Johnny Bucyk, Hall of Famer, captain 1966-77:
"Zdeno works out every day even when he's injured. He'll battle for his teammates. If somebody goes after a player for no reason at all, he'll step right in. His biggest problem, if you want to call it that, is that he's so strong, he doesn't want to hurt anybody. He's very dedicated. I appreciate watching him. He's had a great career and it's not over yet.
"Being named captain is a big thrill, a big responsibility. There's a lot of things you have to do, most of all performance. I wasn't vocal in the dressing room, so I did my leading on the ice. That's something for the younger players coming up to look at. I think Chara has done the same thing. He helps a lot of the younger players, particularly the defense.
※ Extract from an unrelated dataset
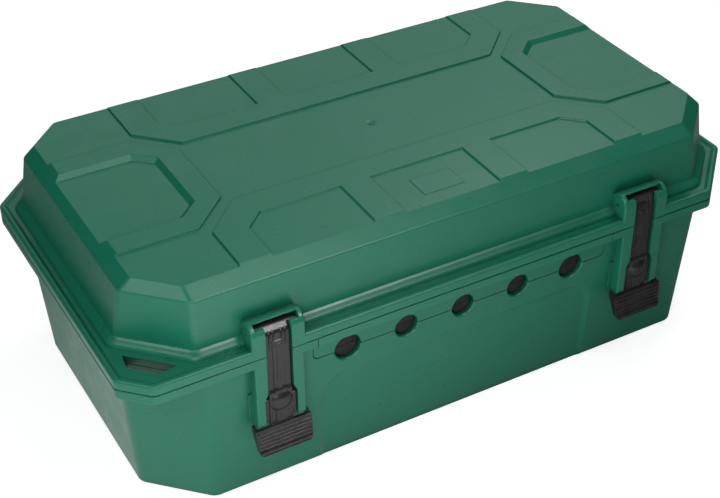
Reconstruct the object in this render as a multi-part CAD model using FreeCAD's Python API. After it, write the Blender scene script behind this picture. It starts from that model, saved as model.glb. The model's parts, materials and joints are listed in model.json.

"I'm always happy to say he's a very good friend of mine. When we get together, it's just to shoot the breeze and talk about our families. You get enough hockey stuff after a few years and there's nothing I could teach him or tell him. And vice-versa. We just talk about each other, how our teams have been. I like to talk to him about his kids and his place over in Slovakia, and he talks about where I go for the summer in the Canadian Rockies. Discussing players is up to the coaching staff. For us, it's personal stuff between close friends. He's something special, a tough man and a good man."